Objective:
Quote exactly and only this range of lines in the data below: the line that holds "Write the OpenSCAD" to the line that holds "rim_wobble = 0.6; // [0:0.05:1.5]", both included.

Records provided:
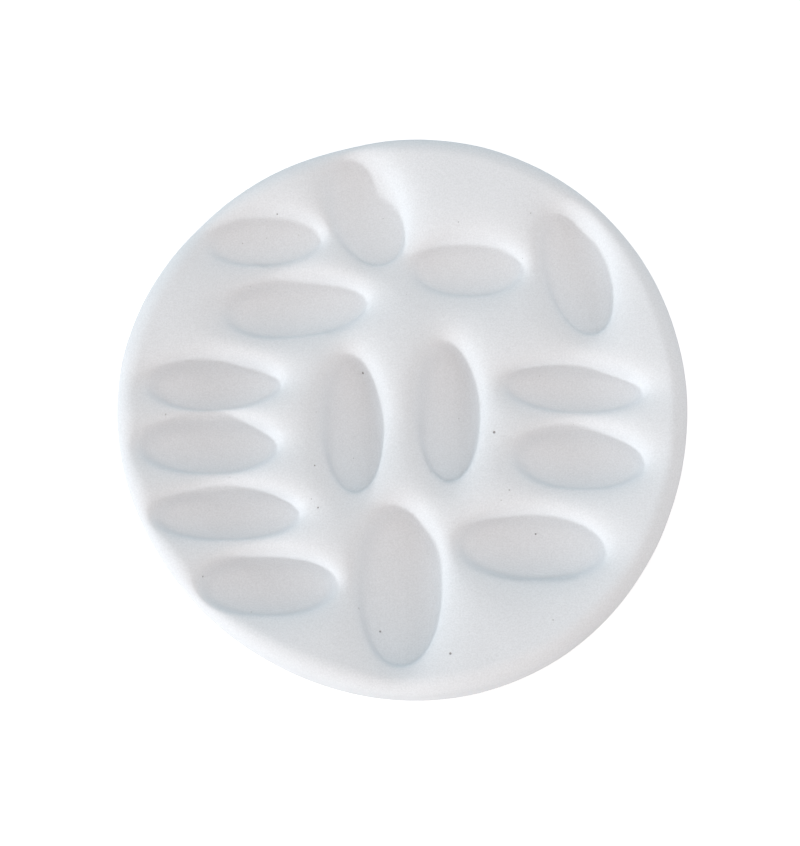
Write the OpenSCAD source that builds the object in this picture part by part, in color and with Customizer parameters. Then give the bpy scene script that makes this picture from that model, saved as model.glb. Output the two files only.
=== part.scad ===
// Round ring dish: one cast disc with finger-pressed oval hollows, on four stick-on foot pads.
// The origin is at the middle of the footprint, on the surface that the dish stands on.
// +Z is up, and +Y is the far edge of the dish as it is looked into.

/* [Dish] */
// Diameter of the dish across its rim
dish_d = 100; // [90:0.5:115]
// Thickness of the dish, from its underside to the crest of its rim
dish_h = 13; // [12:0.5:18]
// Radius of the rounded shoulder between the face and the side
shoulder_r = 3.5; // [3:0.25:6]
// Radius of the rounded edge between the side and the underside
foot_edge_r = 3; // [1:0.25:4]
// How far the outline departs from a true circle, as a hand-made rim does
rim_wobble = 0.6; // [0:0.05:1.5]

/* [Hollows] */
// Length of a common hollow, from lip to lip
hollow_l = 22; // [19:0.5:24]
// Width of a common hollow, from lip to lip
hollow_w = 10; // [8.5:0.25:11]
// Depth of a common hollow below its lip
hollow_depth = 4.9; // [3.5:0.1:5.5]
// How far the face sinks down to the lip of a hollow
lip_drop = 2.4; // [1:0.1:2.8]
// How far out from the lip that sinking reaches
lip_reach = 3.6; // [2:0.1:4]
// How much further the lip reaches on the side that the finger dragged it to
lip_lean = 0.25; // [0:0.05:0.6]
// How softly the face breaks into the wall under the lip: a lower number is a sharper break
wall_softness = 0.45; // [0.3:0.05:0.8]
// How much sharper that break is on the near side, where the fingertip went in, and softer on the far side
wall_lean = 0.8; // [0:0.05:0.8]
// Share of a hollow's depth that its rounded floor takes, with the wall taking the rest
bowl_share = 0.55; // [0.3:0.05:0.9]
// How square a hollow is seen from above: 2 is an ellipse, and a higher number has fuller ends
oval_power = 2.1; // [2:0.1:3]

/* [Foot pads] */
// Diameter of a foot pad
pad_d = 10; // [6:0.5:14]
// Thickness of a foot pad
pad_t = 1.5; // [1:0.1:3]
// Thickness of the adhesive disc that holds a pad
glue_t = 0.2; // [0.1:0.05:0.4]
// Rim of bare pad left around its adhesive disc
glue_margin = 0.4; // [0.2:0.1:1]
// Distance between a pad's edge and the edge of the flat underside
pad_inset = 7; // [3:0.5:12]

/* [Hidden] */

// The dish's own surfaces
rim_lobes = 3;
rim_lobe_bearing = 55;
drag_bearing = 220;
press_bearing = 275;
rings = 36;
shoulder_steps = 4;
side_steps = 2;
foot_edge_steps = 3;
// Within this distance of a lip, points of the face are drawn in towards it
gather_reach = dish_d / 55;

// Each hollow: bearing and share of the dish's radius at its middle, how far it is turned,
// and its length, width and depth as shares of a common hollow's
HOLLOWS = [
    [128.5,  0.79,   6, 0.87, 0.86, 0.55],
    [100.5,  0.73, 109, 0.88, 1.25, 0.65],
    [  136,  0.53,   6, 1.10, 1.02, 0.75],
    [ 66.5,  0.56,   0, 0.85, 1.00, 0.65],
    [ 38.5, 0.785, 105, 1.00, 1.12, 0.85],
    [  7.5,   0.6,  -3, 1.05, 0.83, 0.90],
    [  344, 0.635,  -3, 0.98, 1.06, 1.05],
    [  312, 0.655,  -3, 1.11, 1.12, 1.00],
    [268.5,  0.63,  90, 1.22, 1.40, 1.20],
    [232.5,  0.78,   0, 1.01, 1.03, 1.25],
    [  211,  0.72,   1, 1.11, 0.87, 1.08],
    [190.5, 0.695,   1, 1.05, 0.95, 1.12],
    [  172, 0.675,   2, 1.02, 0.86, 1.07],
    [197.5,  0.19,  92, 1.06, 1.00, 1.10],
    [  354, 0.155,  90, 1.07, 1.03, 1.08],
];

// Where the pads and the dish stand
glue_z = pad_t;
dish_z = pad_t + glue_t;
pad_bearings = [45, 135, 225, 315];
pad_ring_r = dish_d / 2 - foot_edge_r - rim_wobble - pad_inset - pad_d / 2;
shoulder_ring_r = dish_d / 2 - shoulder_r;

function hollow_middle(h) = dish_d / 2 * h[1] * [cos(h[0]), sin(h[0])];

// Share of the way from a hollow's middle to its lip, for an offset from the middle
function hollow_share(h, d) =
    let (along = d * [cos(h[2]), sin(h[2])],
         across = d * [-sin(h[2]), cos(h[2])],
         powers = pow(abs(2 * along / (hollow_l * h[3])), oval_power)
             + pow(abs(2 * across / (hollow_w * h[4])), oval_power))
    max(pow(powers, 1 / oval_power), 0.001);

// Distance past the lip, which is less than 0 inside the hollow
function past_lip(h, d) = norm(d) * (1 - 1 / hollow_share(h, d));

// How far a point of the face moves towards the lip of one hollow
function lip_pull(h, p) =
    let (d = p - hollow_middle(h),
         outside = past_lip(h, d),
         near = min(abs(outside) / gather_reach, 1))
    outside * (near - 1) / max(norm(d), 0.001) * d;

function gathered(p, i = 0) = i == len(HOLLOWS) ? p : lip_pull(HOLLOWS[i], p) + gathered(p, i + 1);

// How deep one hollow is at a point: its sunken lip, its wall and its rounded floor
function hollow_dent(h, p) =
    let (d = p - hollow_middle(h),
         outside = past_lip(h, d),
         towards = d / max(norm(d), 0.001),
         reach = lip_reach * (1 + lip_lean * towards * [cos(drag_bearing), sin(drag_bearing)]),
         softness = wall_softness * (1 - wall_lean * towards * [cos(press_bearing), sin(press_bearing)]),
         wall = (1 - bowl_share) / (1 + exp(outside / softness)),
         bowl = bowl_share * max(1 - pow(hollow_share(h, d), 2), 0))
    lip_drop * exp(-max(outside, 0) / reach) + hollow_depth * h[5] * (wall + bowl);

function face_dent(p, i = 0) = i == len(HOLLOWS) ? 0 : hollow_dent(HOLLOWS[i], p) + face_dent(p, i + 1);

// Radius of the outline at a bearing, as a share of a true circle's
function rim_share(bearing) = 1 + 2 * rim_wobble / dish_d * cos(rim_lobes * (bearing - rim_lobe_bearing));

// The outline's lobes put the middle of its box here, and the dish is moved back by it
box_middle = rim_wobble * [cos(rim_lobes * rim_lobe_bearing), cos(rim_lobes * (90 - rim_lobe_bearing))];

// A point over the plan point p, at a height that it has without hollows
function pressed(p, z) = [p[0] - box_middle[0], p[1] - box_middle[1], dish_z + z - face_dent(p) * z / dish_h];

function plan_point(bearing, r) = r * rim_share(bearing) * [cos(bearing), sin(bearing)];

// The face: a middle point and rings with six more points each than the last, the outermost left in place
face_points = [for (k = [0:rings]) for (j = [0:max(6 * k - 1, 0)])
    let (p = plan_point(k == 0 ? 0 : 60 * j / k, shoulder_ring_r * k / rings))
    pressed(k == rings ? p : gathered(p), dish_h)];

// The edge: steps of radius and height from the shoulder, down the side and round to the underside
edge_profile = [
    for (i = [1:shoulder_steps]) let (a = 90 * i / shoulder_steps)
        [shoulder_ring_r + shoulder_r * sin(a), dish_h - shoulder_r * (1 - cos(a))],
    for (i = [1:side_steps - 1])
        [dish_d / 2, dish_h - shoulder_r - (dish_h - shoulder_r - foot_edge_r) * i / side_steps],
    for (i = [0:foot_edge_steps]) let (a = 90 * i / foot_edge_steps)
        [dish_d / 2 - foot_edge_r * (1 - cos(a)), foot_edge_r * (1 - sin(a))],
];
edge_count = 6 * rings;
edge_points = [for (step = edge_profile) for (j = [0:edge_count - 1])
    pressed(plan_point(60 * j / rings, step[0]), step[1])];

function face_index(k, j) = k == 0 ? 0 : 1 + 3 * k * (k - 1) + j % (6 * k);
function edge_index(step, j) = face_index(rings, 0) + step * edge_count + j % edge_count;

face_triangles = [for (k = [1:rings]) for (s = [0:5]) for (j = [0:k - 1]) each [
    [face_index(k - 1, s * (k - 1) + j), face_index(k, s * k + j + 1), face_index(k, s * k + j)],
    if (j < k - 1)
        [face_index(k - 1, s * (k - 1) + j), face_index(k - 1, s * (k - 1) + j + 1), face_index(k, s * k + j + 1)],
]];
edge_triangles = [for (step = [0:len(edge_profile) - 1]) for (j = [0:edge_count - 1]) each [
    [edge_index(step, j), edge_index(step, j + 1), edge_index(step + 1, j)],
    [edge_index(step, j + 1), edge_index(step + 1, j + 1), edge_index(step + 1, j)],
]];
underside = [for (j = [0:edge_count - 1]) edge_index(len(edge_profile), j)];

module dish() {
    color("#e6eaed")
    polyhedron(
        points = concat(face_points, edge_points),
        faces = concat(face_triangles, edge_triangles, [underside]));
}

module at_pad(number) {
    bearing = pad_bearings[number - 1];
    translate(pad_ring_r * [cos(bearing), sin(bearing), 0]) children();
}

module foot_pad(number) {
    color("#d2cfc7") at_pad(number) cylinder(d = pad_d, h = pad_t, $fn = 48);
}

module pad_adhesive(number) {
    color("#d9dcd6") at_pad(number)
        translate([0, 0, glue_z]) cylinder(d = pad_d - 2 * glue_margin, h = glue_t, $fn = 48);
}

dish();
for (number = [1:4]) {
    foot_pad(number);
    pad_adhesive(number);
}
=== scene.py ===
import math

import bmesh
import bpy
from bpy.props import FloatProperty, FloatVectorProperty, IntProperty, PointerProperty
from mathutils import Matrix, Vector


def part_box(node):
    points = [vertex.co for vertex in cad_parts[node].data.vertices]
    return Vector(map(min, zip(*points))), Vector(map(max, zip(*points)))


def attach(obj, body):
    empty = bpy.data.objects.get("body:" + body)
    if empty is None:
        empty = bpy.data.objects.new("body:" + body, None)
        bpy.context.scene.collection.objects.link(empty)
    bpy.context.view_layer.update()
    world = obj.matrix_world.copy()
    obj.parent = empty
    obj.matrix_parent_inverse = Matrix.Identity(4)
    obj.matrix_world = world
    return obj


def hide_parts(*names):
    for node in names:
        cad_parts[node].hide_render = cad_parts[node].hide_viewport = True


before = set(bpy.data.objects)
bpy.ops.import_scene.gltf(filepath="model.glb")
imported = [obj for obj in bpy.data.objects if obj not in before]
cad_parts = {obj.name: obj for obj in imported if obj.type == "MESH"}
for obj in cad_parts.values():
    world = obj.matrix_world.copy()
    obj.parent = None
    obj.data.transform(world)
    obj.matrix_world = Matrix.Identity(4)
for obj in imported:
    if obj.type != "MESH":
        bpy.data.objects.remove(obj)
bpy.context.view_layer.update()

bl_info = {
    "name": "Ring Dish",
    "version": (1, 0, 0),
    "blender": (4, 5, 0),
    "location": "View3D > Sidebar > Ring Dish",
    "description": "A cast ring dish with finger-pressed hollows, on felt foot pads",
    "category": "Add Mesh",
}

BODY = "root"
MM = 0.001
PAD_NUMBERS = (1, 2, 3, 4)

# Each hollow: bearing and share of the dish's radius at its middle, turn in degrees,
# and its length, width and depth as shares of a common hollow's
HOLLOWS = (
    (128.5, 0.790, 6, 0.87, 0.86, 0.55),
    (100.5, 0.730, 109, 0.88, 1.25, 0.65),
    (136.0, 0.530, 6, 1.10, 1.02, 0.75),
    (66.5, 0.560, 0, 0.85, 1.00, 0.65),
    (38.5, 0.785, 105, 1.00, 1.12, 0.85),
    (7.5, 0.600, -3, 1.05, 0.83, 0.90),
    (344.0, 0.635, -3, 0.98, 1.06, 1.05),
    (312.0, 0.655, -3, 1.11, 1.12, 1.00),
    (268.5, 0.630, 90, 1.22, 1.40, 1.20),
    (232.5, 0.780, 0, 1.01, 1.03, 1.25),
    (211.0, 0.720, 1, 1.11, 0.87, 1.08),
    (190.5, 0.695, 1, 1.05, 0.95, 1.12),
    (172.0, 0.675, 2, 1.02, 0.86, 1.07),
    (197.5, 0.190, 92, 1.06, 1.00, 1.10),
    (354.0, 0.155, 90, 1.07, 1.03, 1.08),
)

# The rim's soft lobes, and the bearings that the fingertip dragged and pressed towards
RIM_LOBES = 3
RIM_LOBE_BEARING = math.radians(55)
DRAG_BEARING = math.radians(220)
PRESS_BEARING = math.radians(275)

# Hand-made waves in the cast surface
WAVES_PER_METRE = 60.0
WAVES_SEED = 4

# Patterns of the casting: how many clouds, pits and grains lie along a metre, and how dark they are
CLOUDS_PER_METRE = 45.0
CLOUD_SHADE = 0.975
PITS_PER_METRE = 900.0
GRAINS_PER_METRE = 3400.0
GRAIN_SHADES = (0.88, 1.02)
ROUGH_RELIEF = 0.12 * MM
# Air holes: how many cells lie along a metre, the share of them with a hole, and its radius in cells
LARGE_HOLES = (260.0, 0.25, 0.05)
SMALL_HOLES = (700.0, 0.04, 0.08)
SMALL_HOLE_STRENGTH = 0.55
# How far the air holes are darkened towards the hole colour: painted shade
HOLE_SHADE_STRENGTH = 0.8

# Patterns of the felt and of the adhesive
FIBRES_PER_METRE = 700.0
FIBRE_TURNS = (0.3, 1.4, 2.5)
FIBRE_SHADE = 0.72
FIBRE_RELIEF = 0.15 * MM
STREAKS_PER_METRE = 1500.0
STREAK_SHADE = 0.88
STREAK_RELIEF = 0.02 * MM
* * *
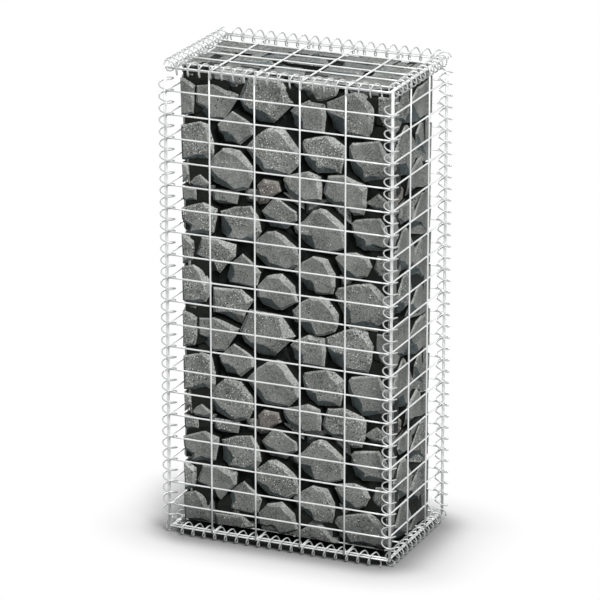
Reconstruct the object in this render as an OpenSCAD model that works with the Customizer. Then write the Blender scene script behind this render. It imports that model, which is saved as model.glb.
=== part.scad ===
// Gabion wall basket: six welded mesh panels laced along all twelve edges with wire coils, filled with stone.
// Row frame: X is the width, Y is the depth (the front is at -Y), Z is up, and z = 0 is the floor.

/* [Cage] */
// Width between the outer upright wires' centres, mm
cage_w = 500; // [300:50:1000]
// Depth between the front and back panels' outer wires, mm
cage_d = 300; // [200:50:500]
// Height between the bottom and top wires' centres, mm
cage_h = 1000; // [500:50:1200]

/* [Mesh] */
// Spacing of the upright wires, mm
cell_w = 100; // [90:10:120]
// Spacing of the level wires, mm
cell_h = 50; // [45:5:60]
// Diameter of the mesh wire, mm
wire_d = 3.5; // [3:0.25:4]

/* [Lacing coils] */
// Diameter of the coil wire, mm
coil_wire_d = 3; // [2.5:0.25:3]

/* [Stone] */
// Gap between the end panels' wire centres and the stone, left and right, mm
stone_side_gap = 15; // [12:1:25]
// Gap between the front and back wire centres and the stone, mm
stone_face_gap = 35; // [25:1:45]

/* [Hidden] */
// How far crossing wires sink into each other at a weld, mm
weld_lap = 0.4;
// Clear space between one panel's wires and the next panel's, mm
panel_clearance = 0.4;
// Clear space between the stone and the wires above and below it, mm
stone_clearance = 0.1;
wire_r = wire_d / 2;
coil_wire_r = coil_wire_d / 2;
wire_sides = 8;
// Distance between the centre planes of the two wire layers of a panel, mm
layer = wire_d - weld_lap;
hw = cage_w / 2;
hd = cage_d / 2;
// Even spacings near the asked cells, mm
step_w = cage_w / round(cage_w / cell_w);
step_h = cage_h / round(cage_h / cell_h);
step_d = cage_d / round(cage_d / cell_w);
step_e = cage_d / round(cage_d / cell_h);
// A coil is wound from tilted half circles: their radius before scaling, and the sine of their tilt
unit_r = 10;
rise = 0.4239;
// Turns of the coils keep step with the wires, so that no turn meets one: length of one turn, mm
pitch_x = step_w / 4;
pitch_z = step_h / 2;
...
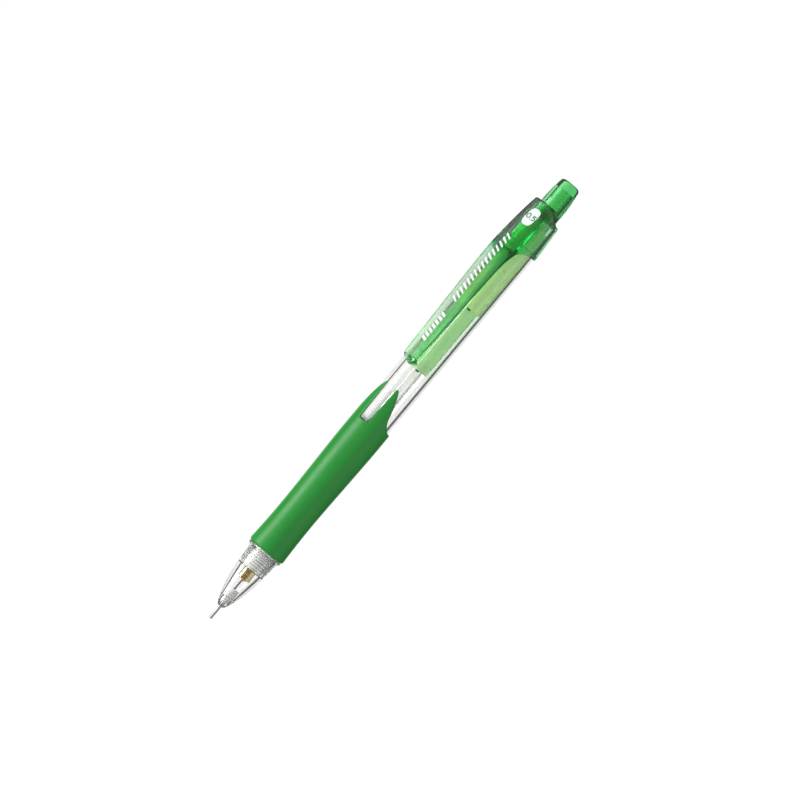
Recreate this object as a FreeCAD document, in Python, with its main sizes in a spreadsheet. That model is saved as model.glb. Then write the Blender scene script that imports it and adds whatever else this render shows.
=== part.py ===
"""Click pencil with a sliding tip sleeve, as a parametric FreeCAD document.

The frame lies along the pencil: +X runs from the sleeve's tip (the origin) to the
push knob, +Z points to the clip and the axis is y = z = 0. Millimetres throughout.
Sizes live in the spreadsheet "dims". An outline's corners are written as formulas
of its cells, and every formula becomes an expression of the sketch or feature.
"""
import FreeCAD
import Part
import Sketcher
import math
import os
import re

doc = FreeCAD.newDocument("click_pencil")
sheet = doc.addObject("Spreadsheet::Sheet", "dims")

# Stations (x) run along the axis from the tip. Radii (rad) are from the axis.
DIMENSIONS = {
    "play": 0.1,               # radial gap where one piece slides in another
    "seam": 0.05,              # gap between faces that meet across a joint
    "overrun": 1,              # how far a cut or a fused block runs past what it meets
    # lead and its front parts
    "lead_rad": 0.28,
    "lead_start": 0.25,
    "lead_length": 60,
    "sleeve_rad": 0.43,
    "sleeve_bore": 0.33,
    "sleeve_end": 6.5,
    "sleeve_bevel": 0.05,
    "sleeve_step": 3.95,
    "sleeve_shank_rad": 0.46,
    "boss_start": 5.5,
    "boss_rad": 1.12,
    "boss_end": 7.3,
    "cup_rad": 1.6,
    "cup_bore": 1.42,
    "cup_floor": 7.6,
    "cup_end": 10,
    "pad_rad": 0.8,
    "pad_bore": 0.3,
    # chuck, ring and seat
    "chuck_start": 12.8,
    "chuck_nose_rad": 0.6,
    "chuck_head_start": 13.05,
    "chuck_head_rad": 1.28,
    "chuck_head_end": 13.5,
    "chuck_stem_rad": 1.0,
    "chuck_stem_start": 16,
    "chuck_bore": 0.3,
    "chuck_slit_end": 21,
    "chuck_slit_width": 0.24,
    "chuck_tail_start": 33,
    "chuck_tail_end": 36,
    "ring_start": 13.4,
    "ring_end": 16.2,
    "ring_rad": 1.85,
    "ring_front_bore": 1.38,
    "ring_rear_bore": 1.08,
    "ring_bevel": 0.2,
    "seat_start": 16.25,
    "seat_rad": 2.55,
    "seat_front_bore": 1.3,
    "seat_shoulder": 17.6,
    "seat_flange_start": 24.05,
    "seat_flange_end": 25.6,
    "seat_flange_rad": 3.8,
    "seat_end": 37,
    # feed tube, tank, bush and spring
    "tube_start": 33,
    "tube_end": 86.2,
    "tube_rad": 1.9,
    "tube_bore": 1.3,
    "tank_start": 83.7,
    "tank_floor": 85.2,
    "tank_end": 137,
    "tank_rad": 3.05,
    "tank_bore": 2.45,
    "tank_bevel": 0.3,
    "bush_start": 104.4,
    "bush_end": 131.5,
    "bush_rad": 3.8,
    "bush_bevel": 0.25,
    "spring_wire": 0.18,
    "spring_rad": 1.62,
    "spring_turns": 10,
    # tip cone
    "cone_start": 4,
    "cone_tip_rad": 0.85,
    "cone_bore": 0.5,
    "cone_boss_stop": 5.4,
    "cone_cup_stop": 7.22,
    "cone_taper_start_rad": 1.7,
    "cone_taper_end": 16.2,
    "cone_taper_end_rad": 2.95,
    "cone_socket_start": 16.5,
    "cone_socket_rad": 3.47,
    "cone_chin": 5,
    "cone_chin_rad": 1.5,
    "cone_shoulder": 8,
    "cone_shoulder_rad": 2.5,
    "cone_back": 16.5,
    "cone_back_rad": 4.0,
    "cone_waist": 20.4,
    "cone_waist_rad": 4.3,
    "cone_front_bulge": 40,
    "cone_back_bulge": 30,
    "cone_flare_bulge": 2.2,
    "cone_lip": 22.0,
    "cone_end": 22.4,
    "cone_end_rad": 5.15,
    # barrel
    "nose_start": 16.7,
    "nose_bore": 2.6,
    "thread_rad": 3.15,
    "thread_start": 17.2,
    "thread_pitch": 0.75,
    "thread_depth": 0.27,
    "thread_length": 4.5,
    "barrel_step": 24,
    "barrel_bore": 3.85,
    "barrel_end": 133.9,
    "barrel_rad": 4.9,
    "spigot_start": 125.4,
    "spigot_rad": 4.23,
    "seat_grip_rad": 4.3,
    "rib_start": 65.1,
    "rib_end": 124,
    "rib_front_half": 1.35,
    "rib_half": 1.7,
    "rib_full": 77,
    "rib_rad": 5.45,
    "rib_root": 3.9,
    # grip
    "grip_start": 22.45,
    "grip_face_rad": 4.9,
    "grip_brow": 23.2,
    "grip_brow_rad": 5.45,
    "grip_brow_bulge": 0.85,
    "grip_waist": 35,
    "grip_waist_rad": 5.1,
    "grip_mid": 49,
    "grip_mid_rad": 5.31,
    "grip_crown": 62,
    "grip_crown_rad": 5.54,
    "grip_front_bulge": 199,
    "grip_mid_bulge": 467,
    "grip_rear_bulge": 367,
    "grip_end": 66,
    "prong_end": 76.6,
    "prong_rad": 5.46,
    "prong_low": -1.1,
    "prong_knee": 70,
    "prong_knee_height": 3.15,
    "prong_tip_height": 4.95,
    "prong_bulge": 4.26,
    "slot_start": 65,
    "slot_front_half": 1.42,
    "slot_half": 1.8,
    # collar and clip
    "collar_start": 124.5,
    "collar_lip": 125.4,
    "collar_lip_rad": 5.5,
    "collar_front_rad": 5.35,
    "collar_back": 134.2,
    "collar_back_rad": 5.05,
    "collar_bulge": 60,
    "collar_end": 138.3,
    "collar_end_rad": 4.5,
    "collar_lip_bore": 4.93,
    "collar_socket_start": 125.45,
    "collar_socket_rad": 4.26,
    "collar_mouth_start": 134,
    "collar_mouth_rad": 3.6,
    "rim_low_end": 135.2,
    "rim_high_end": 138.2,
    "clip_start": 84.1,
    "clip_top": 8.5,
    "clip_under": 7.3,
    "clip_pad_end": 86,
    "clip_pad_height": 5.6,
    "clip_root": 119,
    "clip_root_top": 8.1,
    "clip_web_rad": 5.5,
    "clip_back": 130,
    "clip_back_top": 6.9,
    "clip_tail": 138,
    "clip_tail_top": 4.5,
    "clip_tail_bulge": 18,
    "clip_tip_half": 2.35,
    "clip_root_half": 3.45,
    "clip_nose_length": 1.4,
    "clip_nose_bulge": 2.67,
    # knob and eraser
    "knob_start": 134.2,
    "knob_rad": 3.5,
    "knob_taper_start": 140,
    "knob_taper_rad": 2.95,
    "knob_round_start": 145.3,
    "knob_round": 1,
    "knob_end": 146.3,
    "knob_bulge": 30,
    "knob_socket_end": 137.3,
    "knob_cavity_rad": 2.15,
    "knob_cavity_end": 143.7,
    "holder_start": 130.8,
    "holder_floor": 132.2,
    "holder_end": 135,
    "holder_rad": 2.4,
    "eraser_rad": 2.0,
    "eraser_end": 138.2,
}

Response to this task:
Write the OpenSCAD source that builds the object in this picture part by part, in color and with Customizer parameters. Then give the bpy scene script that makes this picture from that model, saved as model.glb. Output the two files only.
=== part.scad ===
// Round ring dish: one cast disc with finger-pressed oval hollows, on four stick-on foot pads.
// The origin is at the middle of the footprint, on the surface that the dish stands on.
// +Z is up, and +Y is the far edge of the dish as it is looked into.

/* [Dish] */
// Diameter of the dish across its rim
dish_d = 100; // [90:0.5:115]
// Thickness of the dish, from its underside to the crest of its rim
dish_h = 13; // [12:0.5:18]
// Radius of the rounded shoulder between the face and the side
shoulder_r = 3.5; // [3:0.25:6]
// Radius of the rounded edge between the side and the underside
foot_edge_r = 3; // [1:0.25:4]
// How far the outline departs from a true circle, as a hand-made rim does
rim_wobble = 0.6; // [0:0.05:1.5]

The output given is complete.